(Part of a data file)
════
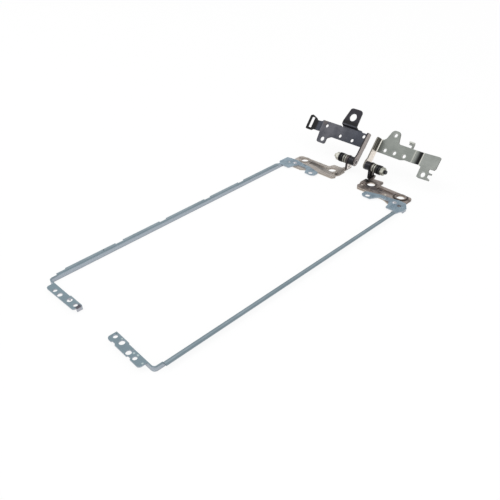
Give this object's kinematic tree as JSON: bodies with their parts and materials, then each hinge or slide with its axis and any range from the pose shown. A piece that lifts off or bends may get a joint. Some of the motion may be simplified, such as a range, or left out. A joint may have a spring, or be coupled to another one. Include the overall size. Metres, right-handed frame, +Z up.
{
  "type": "laptop hinge pair",
  "caption": "Left and right laptop display hinges: each has a long L-shaped display rail riveted to a pressed arm, and a friction shaft that carries a folded base bracket.",
  "frame": {"origin": "centre of the pair's outline, on the table that the display rails lie on", "axes": "+Y along the rails from the foot tabs to the shafts, +Z up from the table, +X towards the right hinge"},
  "size_m": [0.1096, 0.2394, 0.0357],
  "materials": {
    "zinc_steel": "zinc-plated sheet, satin",
    "nickel_steel": "nickel-plated sheet, satin",
    "bright_steel": "bright plated, satin",
    "black_steel": "black oxide, oiled",
    "nut_steel": "yellowish zinc plating",
    "left_bracket_steel": "dark blue-grey plating, glossy",
    "right_bracket_steel": "zinc plating, greenish grey, satin"
  },
  "bodies": {
    "display_side": {"left_display_rail": "zinc_steel", "right_display_rail": "zinc_steel", "left_hinge_arm": "nickel_steel", "right_hinge_arm": "nickel_steel", "left_outer_rivet": "bright_steel", "right_outer_rivet": "bright_steel", "left_inner_rivet": "bright_steel", "right_inner_rivet": "bright_steel", "left_tab_washer": "bright_steel", "right_tab_washer": "bright_steel"},
    "left_base": {"left_shaft": "black_steel", "left_keyed_washer_1": "black_steel", "left_keyed_washer_2": "bright_steel", "left_keyed_washer_3": "black_steel", "left_keyed_washer_4": "bright_steel", "left_spring_washer_1": "black_steel", "left_spring_washer_2": "black_steel", "left_spring_washer_3": "black_steel", "left_spring_washer_4": "black_steel", "left_nut": "nut_steel", "left_base_bracket": "left_bracket_steel"},
    "right_base": {"right_shaft": "black_steel", "right_keyed_washer_1": "black_steel", "right_keyed_washer_2": "bright_steel", "right_keyed_washer_3": "black_steel", "right_keyed_washer_4": "bright_steel", "right_spring_washer_1": "black_steel", "right_spring_washer_2": "black_steel", "right_spring_washer_3": "black_steel", "right_spring_washer_4": "black_steel", "right_nut": "nut_steel", "right_base_bracket": "right_bracket_steel"}
  },
  "joints": [
    {"name": "left_hinge", "type": "hinge", "parent": "display_side", "child": "left_base", "pos_m": [-0.00809, 0.09725, 0.00796], "axis": [0.9998, 0.018, 0], "range_deg": [-13.5, 126.5]},
    {"name": "right_hinge", "type": "hinge", "parent": "display_side", "child": "right_base", "pos_m": [0.01688, 0.09893, 0.00796], "axis": [0.9998, -0.018, 0], "range_deg": [-15.5, 124.5]}
  ]
}
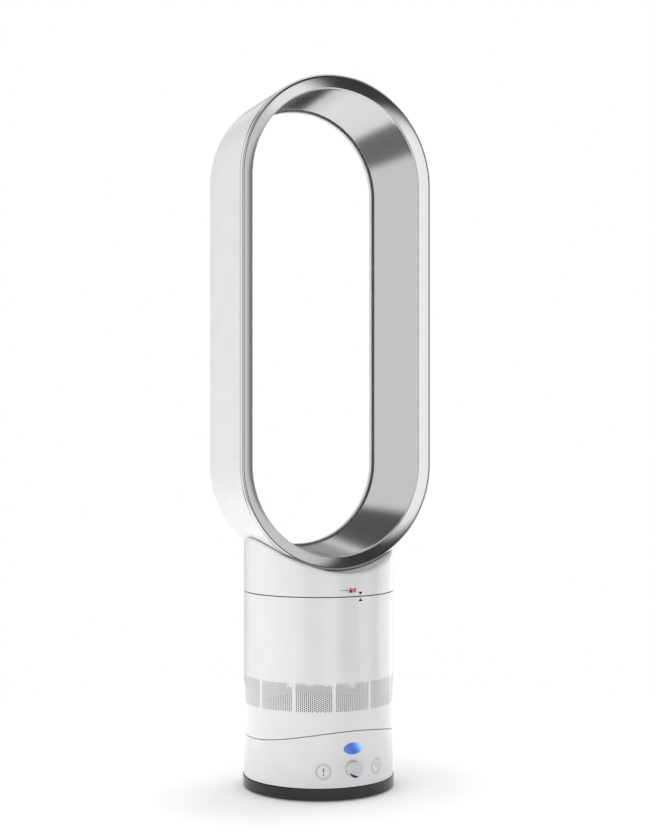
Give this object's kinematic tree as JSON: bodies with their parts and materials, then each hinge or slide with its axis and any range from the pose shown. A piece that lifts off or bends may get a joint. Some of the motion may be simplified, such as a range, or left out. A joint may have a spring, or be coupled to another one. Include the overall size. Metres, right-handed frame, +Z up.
{
  "type": "bladeless tower fan",
  "caption": "Bladeless tower fan: an upright hollow loop on a round tower that rocks and swings on a weighted foot, with a dial and two push buttons.",
  "frame": {"origin": "centre of the round foot, on the floor that its pads stand on", "axes": "+Z up, front (dial, buttons and display) faces -Y, +X to the right seen from the front"},
  "size_m": [0.279, 0.2123, 0.9398],
  "materials": {
    "black_foot": "gloss black ABS",
    "board_green": "glass-fibre circuit board",
    "cast_weight": "rough cast",
    "display_blue": "lit blue window",
    "foam_dark": "open-cell foam",
    "grey_plastic": "moulded, matte",
    "grille_grey": "perforated white plastic",
    "magnet": "nickel-plated magnet",
    "nylon": "moulded nylon",
    "silver_skin": "silver metallic lacquer over plastic",
    "soft_rubber": "matte",
    "steel": "plain machined steel",
    "white_shell": "gloss white ABS"
  },
  "bodies": {
    "foot": {"foot_ring": "black_foot", "rubber_feet": "soft_rubber", "foot_hub": "steel", "foot_screws": "steel", "hub_clip": "steel", "ballast_ring": "cast_weight", "cable_gland": "soft_rubber", "lower_race": "steel", "swing_gear": "nylon"},
    "ball_cage": {"ball_cage": "nylon", "bearing_balls": "steel"},
    "control_base": {"turntable_plate": "grey_plastic", "upper_race": "steel", "swing_motor": "grey_plastic", "motor_screws": "steel", "control_shell": "white_shell", "display_lens": "display_blue", "control_board": "board_green", "display_board": "board_green", "display_connector": "grey_plastic", "dial_encoder": "grey_plastic", "key_pads": "soft_rubber", "tilt_cradle": "grey_plastic", "cradle_screws": "steel"},
    "pinion": {"swing_pinion": "nylon"},
    "power_button": {"power_button": "white_shell"},
    "swing_button": {"swing_button": "white_shell"},
    "dial": {"dial_knob": "white_shell", "dial_insert": "silver_skin"},
    "tower": {"tower_shell": "white_shell", "intake_grille": "grille_grey", "tower_floor": "grey_plastic", "tilt_runners": "nylon", "board_posts": "grey_plastic", "driver_board": "board_green", "runner_screws": "steel", "silencer_foam": "foam_dark", "impeller_shroud": "grey_plastic", "diffuser": "grey_plastic", "motor_bucket": "grey_plastic", "motor_cap": "grey_plastic", "motor_bearings": "steel", "motor_stator": "steel", "stator_clamp": "grey_plastic", "rubber_mounts": "soft_rubber", "lock_ring": "grey_plastic", "neck_seal": "soft_rubber"},
    "rotor": {"impeller": "grey_plastic", "rotor_shaft": "steel", "rotor_magnet": "magnet", "shaft_nut": "steel"},
    "amplifier": {"neck_collar": "white_shell", "bayonet_collar": "grey_plastic", "collar_screws": "steel", "loop_outer_shell": "white_shell", "loop_inner_shell": "silver_skin", "front_rim": "silver_skin", "duct_ribs": "grey_plastic"}
  },
  "joints": [
    {"name": "swing", "type": "hinge", "parent": "foot", "child": "control_base", "pos_m": [0, 0, 0.0191], "axis": [0, 0, 1], "range_deg": [-35, 35]},
    {"name": "cage_roll", "type": "hinge", "parent": "foot", "child": "ball_cage", "pos_m": [0, 0, 0.012], "axis": [0, 0, 1], "range_deg": [-18, 18]},
    {"name": "pinion_spin", "type": "hinge", "parent": "control_base", "child": "pinion", "pos_m": [0, 0.036, 0.01], "axis": [0, 0, 1], "range_deg": [-176, 176]},
    {"name": "tilt", "type": "hinge", "parent": "control_base", "child": "tower", "pos_m": [0, 0, 0.3839], "axis": [1, 0, 0], "range_deg": [-5, 5]},
    {"name": "loop_twist", "type": "hinge", "parent": "tower", "child": "amplifier", "pos_m": [0, 0, 0.2614], "axis": [0, 0, 1], "range_deg": [0, 16]},
    {"name": "impeller_spin", "type": "hinge", "parent": "tower", "child": "rotor", "pos_m": [0, 0, 0.2], "axis": [0, 0, 1], "continuous": true},
    {"name": "dial_turn", "type": "hinge", "parent": "control_base", "child": "dial", "pos_m": [0, -0.108, 0.0405], "axis": [0, -1, 0], "continuous": true},
    {"name": "power_press", "type": "slide", "parent": "control_base", "child": "power_button", "axis": [0.3891, 0.9212, 0], "range_m": [0, 0.0012], "stiffness_N_per_m": 900, "springref_m": -0.001},
    {"name": "swing_press", "type": "slide", "parent": "control_base", "child": "swing_button", "axis": [-0.3762, 0.9265, 0], "range_m": [0, 0.0012], "stiffness_N_per_m": 900, "springref_m": -0.001}
  ],
  "couplings": [
    {"joint": "pinion_spin", "follows": "swing", "ratio": 5},
    {"joint": "cage_roll", "follows": "swing", "ratio": 0.5}
  ]
}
════
▶ TASK STATEMENT:
Extract every entry in the listing word for word.

▶ FINAL ANSWER:
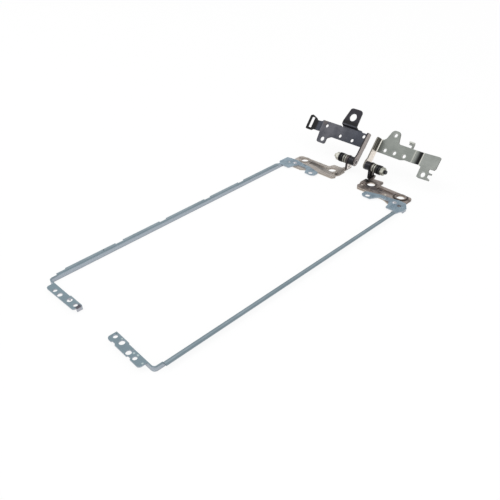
Give this object's kinematic tree as JSON: bodies with their parts and materials, then each hinge or slide with its axis and any range from the pose shown. A piece that lifts off or bends may get a joint. Some of the motion may be simplified, such as a range, or left out. A joint may have a spring, or be coupled to another one. Include the overall size. Metres, right-handed frame, +Z up.
{
  "type": "laptop hinge pair",
  "caption": "Left and right laptop display hinges: each has a long L-shaped display rail riveted to a pressed arm, and a friction shaft that carries a folded base bracket.",
  "frame": {"origin": "centre of the pair's outline, on the table that the display rails lie on", "axes": "+Y along the rails from the foot tabs to the shafts, +Z up from the table, +X towards the right hinge"},
  "size_m": [0.1096, 0.2394, 0.0357],
  "materials": {
    "zinc_steel": "zinc-plated sheet, satin",
    "nickel_steel": "nickel-plated sheet, satin",
    "bright_steel": "bright plated, satin",
    "black_steel": "black oxide, oiled",
    "nut_steel": "yellowish zinc plating",
    "left_bracket_steel": "dark blue-grey plating, glossy",
    "right_bracket_steel": "zinc plating, greenish grey, satin"
  },
  "bodies": {
    "display_side": {"left_display_rail": "zinc_steel", "right_display_rail": "zinc_steel", "left_hinge_arm": "nickel_steel", "right_hinge_arm": "nickel_steel", "left_outer_rivet": "bright_steel", "right_outer_rivet": "bright_steel", "left_inner_rivet": "bright_steel", "right_inner_rivet": "bright_steel", "left_tab_washer": "bright_steel", "right_tab_washer": "bright_steel"},
    "left_base": {"left_shaft": "black_steel", "left_keyed_washer_1": "black_steel", "left_keyed_washer_2": "bright_steel", "left_keyed_washer_3": "black_steel", "left_keyed_washer_4": "bright_steel", "left_spring_washer_1": "black_steel", "left_spring_washer_2": "black_steel", "left_spring_washer_3": "black_steel", "left_spring_washer_4": "black_steel", "left_nut": "nut_steel", "left_base_bracket": "left_bracket_steel"},
    "right_base": {"right_shaft": "black_steel", "right_keyed_washer_1": "black_steel", "right_keyed_washer_2": "bright_steel", "right_keyed_washer_3": "black_steel", "right_keyed_washer_4": "bright_steel", "right_spring_washer_1": "black_steel", "right_spring_washer_2": "black_steel", "right_spring_washer_3": "black_steel", "right_spring_washer_4": "black_steel", "right_nut": "nut_steel", "right_base_bracket": "right_bracket_steel"}
  },
  "joints": [
    {"name": "left_hinge", "type": "hinge", "parent": "display_side", "child": "left_base", "pos_m": [-0.00809, 0.09725, 0.00796], "axis": [0.9998, 0.018, 0], "range_deg": [-13.5, 126.5]},
    {"name": "right_hinge", "type": "hinge", "parent": "display_side", "child": "right_base", "pos_m": [0.01688, 0.09893, 0.00796], "axis": [0.9998, -0.018, 0], "range_deg": [-15.5, 124.5]}
  ]
}
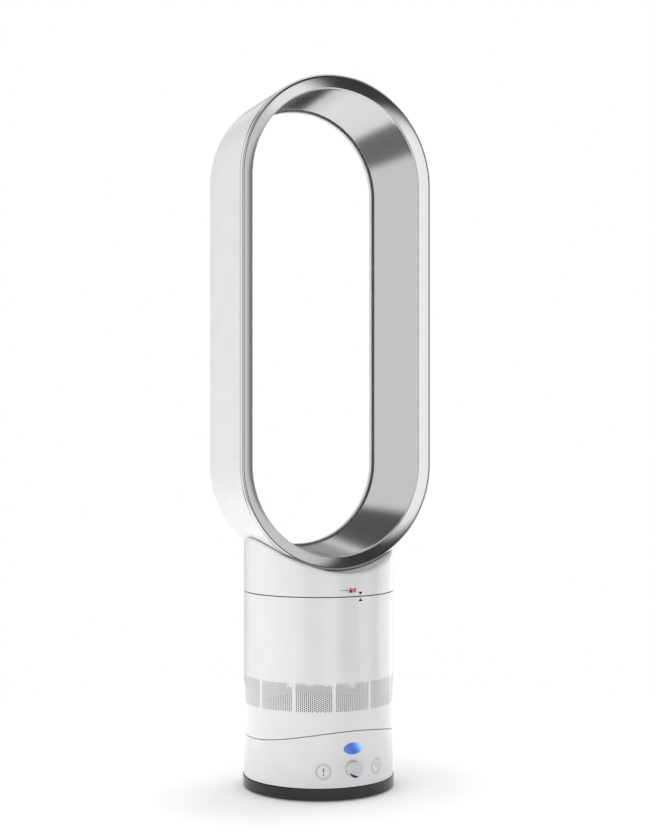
Give this object's kinematic tree as JSON: bodies with their parts and materials, then each hinge or slide with its axis and any range from the pose shown. A piece that lifts off or bends may get a joint. Some of the motion may be simplified, such as a range, or left out. A joint may have a spring, or be coupled to another one. Include the overall size. Metres, right-handed frame, +Z up.
{
  "type": "bladeless tower fan",
  "caption": "Bladeless tower fan: an upright hollow loop on a round tower that rocks and swings on a weighted foot, with a dial and two push buttons.",
  "frame": {"origin": "centre of the round foot, on the floor that its pads stand on", "axes": "+Z up, front (dial, buttons and display) faces -Y, +X to the right seen from the front"},
  "size_m": [0.279, 0.2123, 0.9398],
  "materials": {
    "black_foot": "gloss black ABS",
    "board_green": "glass-fibre circuit board",
    "cast_weight": "rough cast",
    "display_blue": "lit blue window",
    "foam_dark": "open-cell foam",
    "grey_plastic": "moulded, matte",
    "grille_grey": "perforated white plastic",
    "magnet": "nickel-plated magnet",
    "nylon": "moulded nylon",
    "silver_skin": "silver metallic lacquer over plastic",
    "soft_rubber": "matte",
    "steel": "plain machined steel",
    "white_shell": "gloss white ABS"
  },
  "bodies": {
    "foot": {"foot_ring": "black_foot", "rubber_feet": "soft_rubber", "foot_hub": "steel", "foot_screws": "steel", "hub_clip": "steel", "ballast_ring": "cast_weight", "cable_gland": "soft_rubber", "lower_race": "steel", "swing_gear": "nylon"},
    "ball_cage": {"ball_cage": "nylon", "bearing_balls": "steel"},
    "control_base": {"turntable_plate": "grey_plastic", "upper_race": "steel", "swing_motor": "grey_plastic", "motor_screws": "steel", "control_shell": "white_shell", "display_lens": "display_blue", "control_board": "board_green", "display_board": "board_green", "display_connector": "grey_plastic", "dial_encoder": "grey_plastic", "key_pads": "soft_rubber", "tilt_cradle": "grey_plastic", "cradle_screws": "steel"},
    "pinion": {"swing_pinion": "nylon"},
    "power_button": {"power_button": "white_shell"},
    "swing_button": {"swing_button": "white_shell"},
    "dial": {"dial_knob": "white_shell", "dial_insert": "silver_skin"},
    "tower": {"tower_shell": "white_shell", "intake_grille": "grille_grey", "tower_floor": "grey_plastic", "tilt_runners": "nylon", "board_posts": "grey_plastic", "driver_board": "board_green", "runner_screws": "steel", "silencer_foam": "foam_dark", "impeller_shroud": "grey_plastic", "diffuser": "grey_plastic", "motor_bucket": "grey_plastic", "motor_cap": "grey_plastic", "motor_bearings": "steel", "motor_stator": "steel", "stator_clamp": "grey_plastic", "rubber_mounts": "soft_rubber", "lock_ring": "grey_plastic", "neck_seal": "soft_rubber"},
    "rotor": {"impeller": "grey_plastic", "rotor_shaft": "steel", "rotor_magnet": "magnet", "shaft_nut": "steel"},
    "amplifier": {"neck_collar": "white_shell", "bayonet_collar": "grey_plastic", "collar_screws": "steel", "loop_outer_shell": "white_shell", "loop_inner_shell": "silver_skin", "front_rim": "silver_skin", "duct_ribs": "grey_plastic"}
  },
  "joints": [
    {"name": "swing", "type": "hinge", "parent": "foot", "child": "control_base", "pos_m": [0, 0, 0.0191], "axis": [0, 0, 1], "range_deg": [-35, 35]},
    {"name": "cage_roll", "type": "hinge", "parent": "foot", "child": "ball_cage", "pos_m": [0, 0, 0.012], "axis": [0, 0, 1], "range_deg": [-18, 18]},
    {"name": "pinion_spin", "type": "hinge", "parent": "control_base", "child": "pinion", "pos_m": [0, 0.036, 0.01], "axis": [0, 0, 1], "range_deg": [-176, 176]},
    {"name": "tilt", "type": "hinge", "parent": "control_base", "child": "tower", "pos_m": [0, 0, 0.3839], "axis": [1, 0, 0], "range_deg": [-5, 5]},
    {"name": "loop_twist", "type": "hinge", "parent": "tower", "child": "amplifier", "pos_m": [0, 0, 0.2614], "axis": [0, 0, 1], "range_deg": [0, 16]},
    {"name": "impeller_spin", "type": "hinge", "parent": "tower", "child": "rotor", "pos_m": [0, 0, 0.2], "axis": [0, 0, 1], "continuous": true},
    {"name": "dial_turn", "type": "hinge", "parent": "control_base", "child": "dial", "pos_m": [0, -0.108, 0.0405], "axis": [0, -1, 0], "continuous": true},
    {"name": "power_press", "type": "slide", "parent": "control_base", "child": "power_button", "axis": [0.3891, 0.9212, 0], "range_m": [0, 0.0012], "stiffness_N_per_m": 900, "springref_m": -0.001},
    {"name": "swing_press", "type": "slide", "parent": "control_base", "child": "swing_button", "axis": [-0.3762, 0.9265, 0], "range_m": [0, 0.0012], "stiffness_N_per_m": 900, "springref_m": -0.001}
  ],
  "couplings": [
    {"joint": "pinion_spin", "follows": "swing", "ratio": 5},
    {"joint": "cage_roll", "follows": "swing", "ratio": 0.5}
  ]
}